Fields had a 21-yard scramble for a huge hit — yep, son, those yards are there more often than you may think — and, on third-and-13, he threw an arrow to Chris Olave for a 27-yard score with 43 seconds to go.
That’s the difference between these Buckeyes and previous Ohio State teams, at least the ones I’ve covered over the years.
If the offense needs time to get going, the defense has its back.
SO LONG, COMMISH: Let’s take a minute to laud Big Ten commissioner Jim Delany (yes, we’re being facetious), who is retiring in 2020 after 30 years. To his credit (seriously), he brought Penn State and Nebraska to the conference, which were big gets, while reaching too much for Maryland and Rutgers. And he had the foresight to know the Big Ten Network could become a cash cow.
But after reading this week how much the Buckeyes’ Friday night game at Northwestern hurt Ohio high school football revenues — and how much Friday night conference games in general will keep stinging — that misstep is also part of his legacy.
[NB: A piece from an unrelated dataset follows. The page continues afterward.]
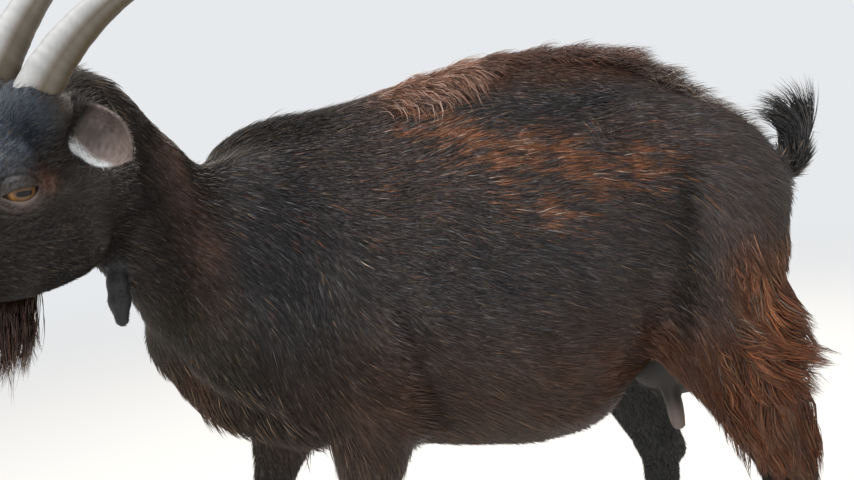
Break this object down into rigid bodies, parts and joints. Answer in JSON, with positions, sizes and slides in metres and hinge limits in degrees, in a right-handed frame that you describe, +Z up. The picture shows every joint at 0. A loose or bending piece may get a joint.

Delany should have known better.
As noted in one piece I saw, high school football needs the money much more than the Big Ten does.
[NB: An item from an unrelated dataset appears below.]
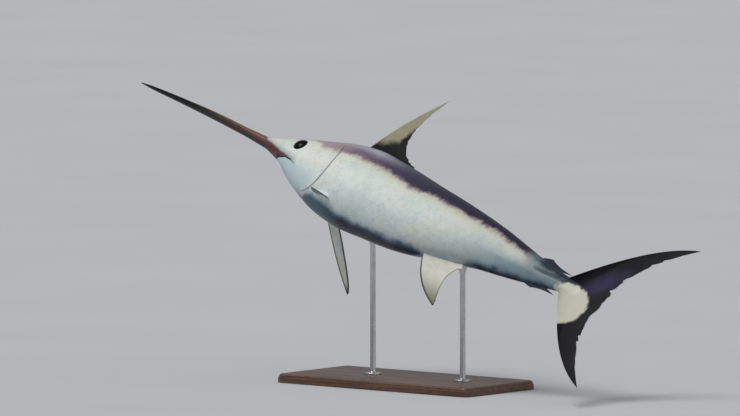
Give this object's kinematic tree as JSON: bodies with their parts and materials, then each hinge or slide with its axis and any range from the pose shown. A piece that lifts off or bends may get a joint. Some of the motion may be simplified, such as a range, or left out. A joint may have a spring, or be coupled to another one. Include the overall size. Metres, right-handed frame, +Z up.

There is another short-sighted element to the league agreeing to that massive, $2-billion TV contract. They’re now playing nine league games, giving their top teams a more strenuous path to the playoffs.
The Big 12 and PAC-12 also are playing nine, but the SEC and ACC play only eight, meaning their teams can schedule an automatic win while the other leagues are putting their contenders at risk.
That would be fine if the committee awarded tougher scheduling, but it doesn’t.
Playing nine games also guarantees half of your teams will be tagged with another loss, which is a factor in the polls. That becomes important when resumes are compared at the end of the season.
It’s no wonder the SEC and ACC are the only leagues that have sent teams to the playoffs every year.
Urban Meyer has been banging the drum about this lately (he’s more free to speak than he was as a coach, I guess). He believes all teams should play an equal number of conference games, even if that means the Big Ten goes back to eight.
Delany probably would agree.
Just don’t expect him to give that money back.